芸術作品を見ることは、何かの目的達成ではありません。芸術は、いろんな見方の可能性を溢れさせており、とくに抽象的な作品となるとそれが居心地の悪さになって、拒絶を引き起こすのだと思います。しかし、ひとつの作品がある、何らかのリズムという限定によって、ひとつの囲まれた居場所を作り出しているのが芸術です。リズムを感じることは、何かを形にし、狩野安定状態をつくることです。仮の安定状態は、意味がわかるという納得まで行かなくても成立するのです。つまりリズムとして成立するのです。
(中略)「まず動こう」のようなアドバイスは、日本において、神経症治療の先駆者である森田正馬が勧めたことです。森田療法と言われます。不安であっても、とにかく仕事をしなさい、と森田は言います。不安が解消されてから仕事をしようとなど思わない、やっているうちに気にならなくなるから、というわけです。それこそが不安が解消されるということの本質なのだ、と森田は考えました。
これは技術が十分になるまでピアノを弾けるとは言えないとか、こんなものでは絵が描けるとは言えないといった自己抑制ではなく、自分なりに芸術を始めよう、というアドバイスにも似ていると思います。
タスク処理と芸術には、似ているところがある。

千葉雅也『センスの哲学』


個人的な悩み

絵に棲みこむ状態に入り切れない(マンガや映画は除く)


これまでの本で強調されていたのは、

身体的な体験を通した体験の重要性
意味以前の「リズム」を感じることの意義

になるだろう。そうしたときに、確かにこれまで絵を見る時にマンガや映画を見る時のように、その場に何らかの意味があるものと捉えがちだったように思える。
ただ、ぼんやりと思ったのは、やはり音楽に比べて私が絵を分解して咀嚼するための経験だとか酵素をもっていないことである。
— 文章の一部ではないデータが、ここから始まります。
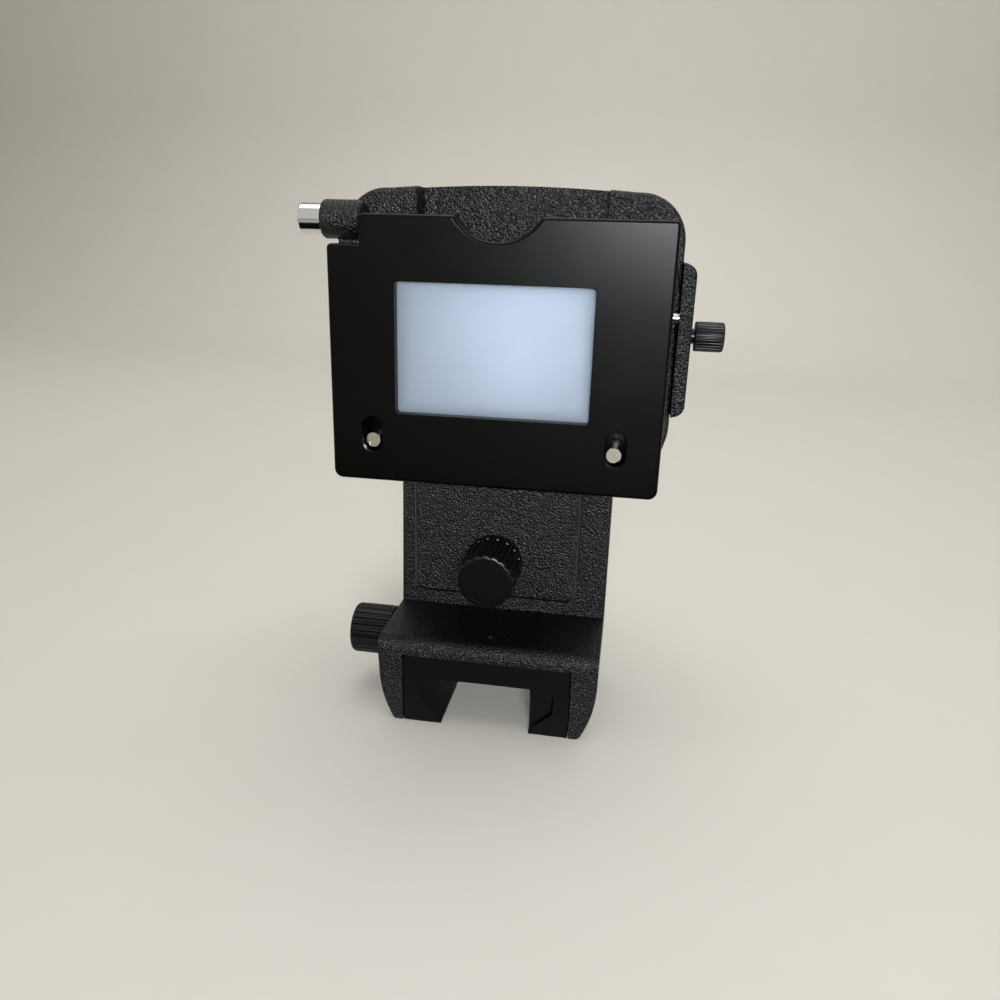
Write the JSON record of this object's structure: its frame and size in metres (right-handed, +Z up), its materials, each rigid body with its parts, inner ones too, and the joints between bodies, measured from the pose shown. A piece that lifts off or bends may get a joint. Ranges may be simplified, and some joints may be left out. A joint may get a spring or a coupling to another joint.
{
  "type": "slide duplicator",
  "caption": "Slide copying stage with an opal window, a slide slot, a height and side shift, a short bellows with a lens ring, and a clamp for a dovetail rail.",
  "frame": {"origin": "the middle of the foot's rail channel, on the plane of the foot's underside", "axes": "+Z up, +X to the right as seen from the diffuser's side, +Y along the rail from the diffuser towards the lens ring"},
  "size_m": [0.0909, 0.0626, 0.1257],
  "materials": {
    "crinkle_black": "fine crinkle",
    "satin_black": "satin",
    "black_anodised": "satin anodised",
    "bright_nickel": "bright turned",
    "chrome": "polished",
    "steel": "turned",
    "spring_steel": "bright",
    "blackened_steel": "blackened",
    "brass": "turned",
    "opal_acrylic": "matt opal",
    "bellows_cloth": "matt coated"
  },
  "bodies": {
    "base": {"base_bracket": "crinkle_black", "rail_shoe": "satin_black", "shoe_screws": "blackened_steel", "shoe_pin": "bright_nickel", "clamp_bush": "brass"},
    "clamp": {"clamp_knob": "black_anodised", "clamp_screw": "steel"},
    "jaw": {"clamp_jaw": "satin_black"},
    "head": {"head_bracket": "crinkle_black", "lock_stud": "steel", "clamp_plate": "steel", "lock_washer": "blackened_steel", "guide_pins": "bright_nickel", "side_cover": "crinkle_black", "cover_screws": "blackened_steel", "bellows_front_frame": "satin_black", "front_frame_screws": "blackened_steel", "bellows": "bellows_cloth"},
    "lift_lock_knob": {"lift_knob": "black_anodised", "lift_knob_cap": "black_anodised"},
    "shift": {"shift_knob": "black_anodised", "shift_spindle": "steel"},
    "stage": {"stage_plate": "satin_black", "guide_posts": "bright_nickel", "hinge_pins": "steel", "release_barrel": "crinkle_black", "barrel_screw": "blackened_steel", "button_spring": "spring_steel"},
    "plate": {"front_plate": "satin_black", "opal_diffuser": "opal_acrylic", "diffuser_frame": "satin_black", "frame_screws": "steel", "leaf_springs": "spring_steel"},
    "button": {"release_button": "chrome", "latch_tip": "steel"},
    "lens_end": {"bellows_rear_frame": "satin_black", "rear_frame_screws": "blackened_steel", "lens_ring": "satin_black", "ring_screws": "blackened_steel"}
  },
  "joints": [
    {"name": "clamp_turn", "type": "hinge", "parent": "base", "child": "clamp", "pos_m": [-0.03, 0, 0.0148], "axis": [1, 0, 0], "range_deg": [0, 720]},
    {"name": "jaw_slide", "type": "slide", "parent": "base", "child": "jaw", "axis": [-1, 0, 0], "range_m": [0, 0.002]},
    {"name": "head_lift", "type": "slide", "parent": "base", "child": "head", "axis": [0, 0, 1], "range_m": [-0.006, 0.006]},
    {"name": "lift_lock", "type": "hinge", "parent": "head", "child": "lift_lock_knob", "pos_m": [0, -0.015, 0.0408], "axis": [0, -1, 0], "range_deg": [0, 180]},
    {"name": "shift_turn", "type": "hinge", "parent": "head", "child": "shift", "pos_m": [0.045, -0.0063, 0.0959], "axis": [-1, 0, 0], "range_deg": [-1575, 1575]},
    {"name": "stage_shift", "type": "slide", "parent": "head", "child": "stage", "axis": [1, 0, 0], "range_m": [-0.0035, 0.0035]},
    {"name": "plate_swing", "type": "hinge", "parent": "stage", "child": "plate", "pos_m": [0, -0.0133, 0.0649], "axis": [1, 0, 0], "range_deg": [0, 25]},
    {"name": "button_push", "type": "slide", "parent": "stage", "child": "button", "axis": [1, 0, 0], "range_m": [0, 0.0016], "stiffness_N_per_m": 300, "deforming": ["button_spring"]},
    {"name": "bellows_draw", "type": "slide", "parent": "head", "child": "lens_end", "axis": [0, 1, 0], "range_m": [0, 0.03], "deforming": ["bellows"]}
  ],
  "couplings": [
    {"joint": "clamp_turn", "follows": "jaw_slide", "rad_per_m": 6283.2},
    {"joint": "shift_turn", "follows": "stage_shift", "rad_per_m": 7854}
  ]
}
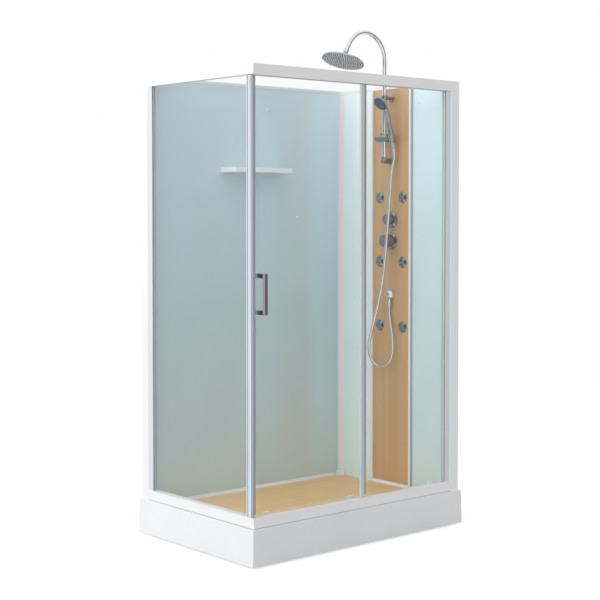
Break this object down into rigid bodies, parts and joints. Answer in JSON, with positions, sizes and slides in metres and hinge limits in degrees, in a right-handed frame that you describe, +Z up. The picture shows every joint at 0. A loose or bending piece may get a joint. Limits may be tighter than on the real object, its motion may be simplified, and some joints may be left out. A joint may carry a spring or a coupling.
{
  "type": "shower cabin",
  "caption": "Rectangular shower cabin with a low tray, a sliding glass door, glass walls, a bamboo shower column, rain head, hand shower and body jets.",
  "frame": {"origin": "on the floor, at the underside of the middle foot, under the middle of the tray", "axes": "+X along the door side from the side glass to the shower column, +Y from the door side to the back wall, +Z up"},
  "size_m": [1.205, 0.823, 2.237],
  "materials": {
    "white_acrylic": "smooth glossy white, like cast acrylic",
    "white_coating": "satin white powder coat on aluminium",
    "white_plastic": "plain white moulded plastic",
    "clear_glass": "clear toughened glass, polished",
    "back_glass": "blue-green glass with a coloured back, glossy",
    "bamboo_panel": "bamboo veneer under a thin satin lacquer",
    "bamboo_board": "oiled bamboo planks, matt",
    "bright_metal": "polished chrome plate",
    "bright_profile": "bright anodised aluminium profile",
    "frame_steel": "plain zinc-plated steel",
    "seal_strip": "pale grey flexible strip with a magnet inside",
    "grey_channel": "satin anodised aluminium",
    "black_rubber": "matt black rubber",
    "roller_plastic": "hard white bearing plastic",
    "spray_face": "dark blue-grey spray plate with soft nozzles",
    "grey_pipe": "grey plastic waste fitting"
  },
  "bodies": {
    "cabin": {"back_wall_glass": "back_glass", "base_frame": "frame_steel", "bottom_rail_front": "white_coating", "bottom_rail_side": "white_coating", "column_joint_strips": "white_coating", "column_panel": "bamboo_panel", "door_stops": "black_rubber", "drain_trap": "grey_pipe", "fixed_edge_profile": "bright_profile", "fixed_glass": "clear_glass", "foot_pads": "black_rubber", "foot_studs": "frame_steel", "front_apron": "white_acrylic", "jet_flanges": "bright_metal", "outlet_elbow": "bright_metal", "post_back": "white_coating", "post_left": "white_coating", "post_right": "white_coating", "right_glass_front": "back_glass", "right_glass_rear": "back_glass", "riser_brackets": "bright_metal", "riser_pipe": "bright_metal", "shelf": "white_acrylic", "shower_hose": "bright_metal", "side_apron": "white_acrylic", "side_edge_profile": "bright_profile", "side_glass": "clear_glass", "side_magnet_seal": "seal_strip", "top_rail_front": "white_coating", "top_rail_side": "white_coating", "tray": "white_acrylic", "valve_body": "frame_steel", "valve_plates": "bright_metal", "wall_channels": "grey_channel", "wall_trims": "white_coating", "water_pipes": "frame_steel"},
    "door": {"door_glass": "clear_glass", "door_edge_profiles": "bright_profile", "door_magnet_seal": "seal_strip", "door_handle": "bright_metal", "roller_carriers": "white_plastic"},
    "top_lead_wheel": {"top_roller_lead": "roller_plastic"},
    "top_trail_wheel": {"top_roller_trail": "roller_plastic"},
    "bottom_lead_wheel": {"bottom_roller_lead": "roller_plastic"},
    "bottom_trail_wheel": {"bottom_roller_trail": "roller_plastic"},
    "diverter": {"diverter_knob": "bright_metal"},
    "mixer": {"mixer_knob": "bright_metal"},
    "overhead_shower": {"rain_head": "bright_metal", "rain_head_face": "spray_face"},
    "slide_block": {"slider": "bright_metal"},
    "holder": {"handset_holder": "bright_metal"},
    "handset": {"hand_shower": "bright_metal"},
    "waste_cover": {"drain_cover": "bright_metal"},
    "duckboard": {"floor_board": "bamboo_board"},
    "top_left_nozzle": {"top_jet_left": "bright_metal"},
    "top_right_nozzle": {"top_jet_right": "bright_metal"},
    "middle_left_nozzle": {"middle_jet_left": "bright_metal"},
    "middle_right_nozzle": {"middle_jet_right": "bright_metal"},
    "low_left_nozzle": {"low_jet_left": "bright_metal"},
    "low_right_nozzle": {"low_jet_right": "bright_metal"}
  },
  "joints": [
    {"name": "door_slide", "type": "slide", "parent": "cabin", "child": "door", "axis": [1, 0, 0], "range_m": [0, 0.46]},
    {"name": "top_lead_roll", "type": "hinge", "parent": "door", "child": "top_lead_wheel", "pos_m": [-0.5, -0.3505, 1.9637], "axis": [0, 1, 0], "range_deg": [0, 2800]},
    {"name": "top_trail_roll", "type": "hinge", "parent": "door", "child": "top_trail_wheel", "pos_m": [-0.045, -0.3505, 1.9637], "axis": [0, 1, 0], "range_deg": [0, 2800]},
    {"name": "bottom_lead_roll", "type": "hinge", "parent": "door", "child": "bottom_lead_wheel", "pos_m": [-0.5, -0.3505, 0.1927], "axis": [0, 1, 0], "range_deg": [0, 2800]},
    {"name": "bottom_trail_roll", "type": "hinge", "parent": "door", "child": "bottom_trail_wheel", "pos_m": [-0.045, -0.3505, 0.1927], "axis": [0, 1, 0], "range_deg": [0, 2800]},
    {"name": "diverter_turn", "type": "hinge", "parent": "cabin", "child": "diverter", "pos_m": [0.51, -0.02, 1.372], "axis": [-1, 0, 0], "range_deg": [-90, 90]},
    {"name": "mixer_turn", "type": "hinge", "parent": "cabin", "child": "mixer", "pos_m": [0.5, -0.02, 1.273], "axis": [-1, 0, 0], "range_deg": [-60, 60]},
    {"name": "overhead_tilt", "type": "hinge", "parent": "cabin", "child": "overhead_shower", "pos_m": [0.23031, -0.02, 2.11244], "axis": [0, 1, 0], "range_deg": [-15, 15]},
    {"name": "slide_block_travel", "type": "slide", "parent": "cabin", "child": "slide_block", "axis": [0, 0, 1], "range_m": [-0.065, 0.09], "deforming": ["shower_hose"]},
    {"name": "holder_tilt", "type": "hinge", "parent": "slide_block", "child": "holder", "pos_m": [0.482, -0.06, 1.748], "axis": [0, 1, 0], "range_deg": [-15, 12], "deforming": ["shower_hose"]},
    {"name": "handset_lift", "type": "slide", "parent": "holder", "child": "handset", "axis": [-0.2419, 0, 0.9703], "range_m": [0, 0.06], "deforming": ["shower_hose"]},
    {"name": "waste_cover_lift", "type": "slide", "parent": "cabin", "child": "waste_cover", "axis": [0, 0, 1], "range_m": [0, 0.012]},
    {"name": "duckboard_lift", "type": "slide", "parent": "cabin", "child": "duckboard", "axis": [0, 0, 1], "range_m": [0, 0.12]},
    {"name": "top_left_aim", "type": "hinge", "parent": "cabin", "child": "top_left_nozzle", "pos_m": [0.531, 0.055, 1.474], "axis": [0, 1, 0], "range_deg": [-15, 15]},
    {"name": "top_right_aim", "type": "hinge", "parent": "cabin", "child": "top_right_nozzle", "pos_m": [0.531, -0.095, 1.474], "axis": [0, 1, 0], "range_deg": [-15, 15]},
    {"name": "middle_left_aim", "type": "hinge", "parent": "cabin", "child": "middle_left_nozzle", "pos_m": [0.531, 0.055, 1.174], "axis": [0, 1, 0], "range_deg": [-15, 15]},
    {"name": "middle_right_aim", "type": "hinge", "parent": "cabin", "child": "middle_right_nozzle", "pos_m": [0.531, -0.095, 1.174], "axis": [0, 1, 0], "range_deg": [-15, 15]},
    {"name": "low_left_aim", "type": "hinge", "parent": "cabin", "child": "low_left_nozzle", "pos_m": [0.531, 0.055, 0.874], "axis": [0, 1, 0], "range_deg": [-15, 15]},
    {"name": "low_right_aim", "type": "hinge", "parent": "cabin", "child": "low_right_nozzle", "pos_m": [0.531, -0.095, 0.874], "axis": [0, 1, 0], "range_deg": [-15, 15]}
  ],
  "couplings": [
    {"joint": "top_lead_roll", "follows": "door_slide", "rad_per_m": 105.26},
    {"joint": "top_trail_roll", "follows": "door_slide", "rad_per_m": 105.26},
    {"joint": "bottom_lead_roll", "follows": "door_slide", "rad_per_m": 105.26},
    {"joint": "bottom_trail_roll", "follows": "door_slide", "rad_per_m": 105.26}
  ]
}
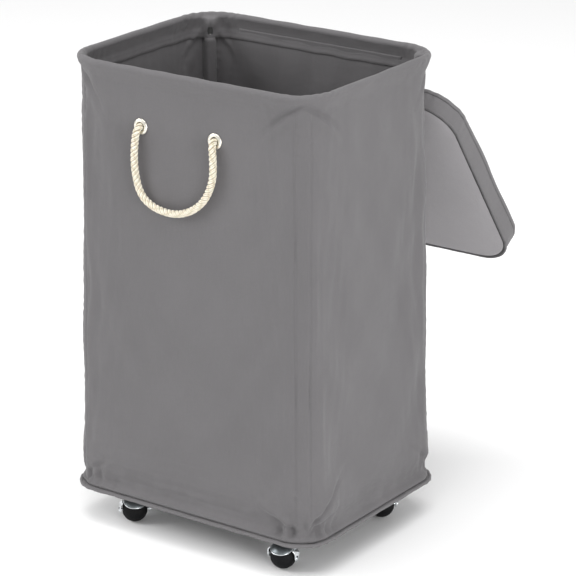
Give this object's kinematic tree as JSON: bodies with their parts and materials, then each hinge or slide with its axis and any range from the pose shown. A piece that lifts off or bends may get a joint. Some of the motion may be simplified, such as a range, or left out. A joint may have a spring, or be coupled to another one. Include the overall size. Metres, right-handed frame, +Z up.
{
  "type": "laundry hamper with lid",
  "caption": "Tall rectangular cloth laundry hamper on swivel ball casters, with a hinged soft lid hanging open at the back and a rope handle on the front.",
  "frame": {"origin": "on the floor, under the middle of the hamper's footprint", "axes": "+Z up; +X along the long side, to the right seen from the front; -Y is the front with the rope handle, +Y the back where the lid is hinged"},
  "size_m": [0.4298, 0.5572, 0.689],
  "materials": {
    "body_cloth": "matte",
    "lid_cloth": "matte",
    "piping_cloth": "matte",
    "spring_wire": "satin",
    "pole_tube": "satin",
    "cap_plastic": "matte",
    "hardboard": "matte",
    "grommet_metal": "satin",
    "rope_cotton": "matte",
    "caster_steel": "polished",
    "wheel_plastic": "satin"
  },
  "bodies": {
    "hamper_body": {"back_wall": "body_cloth", "base_board": "hardboard", "base_cloth": "body_cloth", "base_welt": "piping_cloth", "base_wire": "spring_wire", "caster_kingpin_back_left": "caster_steel", "caster_kingpin_back_right": "caster_steel", "caster_kingpin_front_left": "caster_steel", "caster_kingpin_front_right": "caster_steel", "caster_plate_back_left": "caster_steel", "caster_plate_back_right": "caster_steel", "caster_plate_front_left": "caster_steel", "caster_plate_front_right": "caster_steel", "caster_screws": "caster_steel", "corner_panel_back_left": "body_cloth", "corner_panel_back_right": "body_cloth", "corner_panel_front_left": "body_cloth", "corner_panel_front_right": "body_cloth", "corner_pole_back_left": "pole_tube", "corner_pole_back_right": "pole_tube", "corner_pole_front_left": "pole_tube", "corner_pole_front_right": "pole_tube", "front_wall": "body_cloth", "grommet_washers": "grommet_metal", "grommets": "grommet_metal", "hinge_flap_body": "body_cloth", "left_wall": "body_cloth", "pole_caps": "cap_plastic", "pole_sleeve_back_left": "body_cloth", "pole_sleeve_back_right": "body_cloth", "pole_sleeve_front_left": "body_cloth", "pole_sleeve_front_right": "body_cloth", "right_wall": "body_cloth", "rim_hem": "body_cloth", "rim_wire": "spring_wire", "rope_end_left": "rope_cotton", "rope_end_right": "rope_cotton"},
    "lid": {"lid_cover": "lid_cloth", "lid_board": "hardboard", "lid_lining": "lid_cloth", "lid_skirt": "lid_cloth", "lid_hem_tape": "lid_cloth", "lid_piping": "piping_cloth", "hinge_flap_lid": "body_cloth"},
    "rope_handle": {"rope_handle": "rope_cotton"},
    "caster_front_left": {"caster_fork_front_left": "caster_steel", "caster_axle_front_left": "caster_steel"},
    "wheel_front_left": {"caster_wheel_front_left": "wheel_plastic"},
    "caster_front_right": {"caster_fork_front_right": "caster_steel", "caster_axle_front_right": "caster_steel"},
    "wheel_front_right": {"caster_wheel_front_right": "wheel_plastic"},
    "caster_back_right": {"caster_fork_back_right": "caster_steel", "caster_axle_back_right": "caster_steel"},
    "wheel_back_right": {"caster_wheel_back_right": "wheel_plastic"},
    "caster_back_left": {"caster_fork_back_left": "caster_steel", "caster_axle_back_left": "caster_steel"},
    "wheel_back_left": {"caster_wheel_back_left": "wheel_plastic"}
  },
  "joints": [
    {"name": "lid_hinge", "type": "hinge", "parent": "hamper_body", "child": "lid", "pos_m": [0, 0.1886, 0.6443], "axis": [1, 0, 0], "range_deg": [0, 234.5]},
    {"name": "rope_handle_swing", "type": "hinge", "parent": "hamper_body", "child": "rope_handle", "pos_m": [-0.0125, -0.167, 0.606], "axis": [-1, 0, 0], "range_deg": [0, 150]},
    {"name": "swivel_front_left", "type": "hinge", "parent": "hamper_body", "child": "caster_front_left", "pos_m": [-0.1405, -0.1085, 0.04], "axis": [0, 0, 1], "continuous": true},
    {"name": "roll_front_left", "type": "hinge", "parent": "caster_front_left", "child": "wheel_front_left", "pos_m": [-0.12243, -0.12857, 0.0185], "axis": [0.7431, 0.6691, 0], "continuous": true},
    {"name": "swivel_front_right", "type": "hinge", "parent": "hamper_body", "child": "caster_front_right", "pos_m": [0.1405, -0.1085, 0.04], "axis": [0, 0, 1], "continuous": true},
    {"name": "roll_front_right", "type": "hinge", "parent": "caster_front_right", "child": "wheel_front_right", "pos_m": [0.14472, -0.13517, 0.0185], "axis": [0.9877, 0.1564, 0], "continuous": true},
    {"name": "swivel_back_right", "type": "hinge", "parent": "hamper_body", "child": "caster_back_right", "pos_m": [0.1405, 0.1085, 0.04], "axis": [0, 0, 1], "continuous": true},
    {"name": "roll_back_right", "type": "hinge", "parent": "caster_back_right", "child": "wheel_back_right", "pos_m": [0.15959, 0.08941, 0.0185], "axis": [0.7071, 0.7071, 0], "continuous": true},
    {"name": "swivel_back_left", "type": "hinge", "parent": "hamper_body", "child": "caster_back_left", "pos_m": [-0.1405, 0.1085, 0.04], "axis": [0, 0, 1], "continuous": true},
    {"name": "roll_back_left", "type": "hinge", "parent": "caster_back_left", "child": "wheel_back_left", "pos_m": [-0.12579, 0.08586, 0.0185], "axis": [0.8387, 0.5446, 0], "continuous": true}
  ]
}
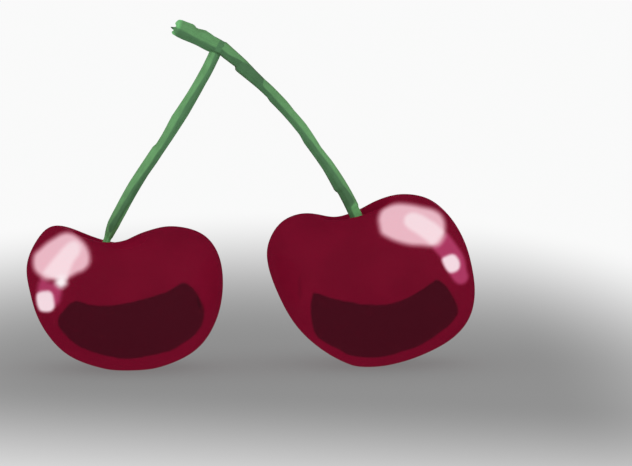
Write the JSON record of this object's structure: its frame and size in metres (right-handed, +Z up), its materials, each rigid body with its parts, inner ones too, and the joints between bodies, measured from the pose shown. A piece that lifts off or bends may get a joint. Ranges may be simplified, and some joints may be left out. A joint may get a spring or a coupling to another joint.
{
  "type": "pair of cherries",
  "caption": "Ripe dark-red sweet cherries joined by their green stems, standing side by side with the stems up.",
  "frame": {"origin": "on the surface, under the middle of the pair", "axes": "+X to the right across the pair, +Y to the back, +Z up along the stems"},
  "size_m": [0.0583, 0.0264, 0.045],
  "materials": {
    "skin": "smooth, waxy and glossy fruit skin",
    "stem": "satin, green and finely ridged",
    "spur": "matte, green and woody, torn at its free end"
  },
  "bodies": {
    "root": {"fruit_left": "skin", "fruit_right": "skin", "stem_left": "stem", "stem_right": "stem", "spur": "spur"}
  },
  "joints": []
}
音楽であれば、結構がむしゃらに歌ってみたり、いろいろ試す中で、歌がうまくなった経験がある。一方で絵では、まだそうした経験を積むことができていない。

千葉雅也氏は、ピアノの練習方法について、きちんと楽譜をなぞるような神経質な勉強法がある一方で、鍵盤をめちゃくちゃにたたいたり、ただ指をごにょごにょさせて遊ぶような適当さをまず作ってみて、そこからちょっとずつコントロールをしてみる、いわゆる偶然に開かれた練習の意味をその本で書いている。

なんとなく、絵について考えるなかで、今自分に必要なのは、こうした柔軟体操的な感覚ではないか、と思い至った。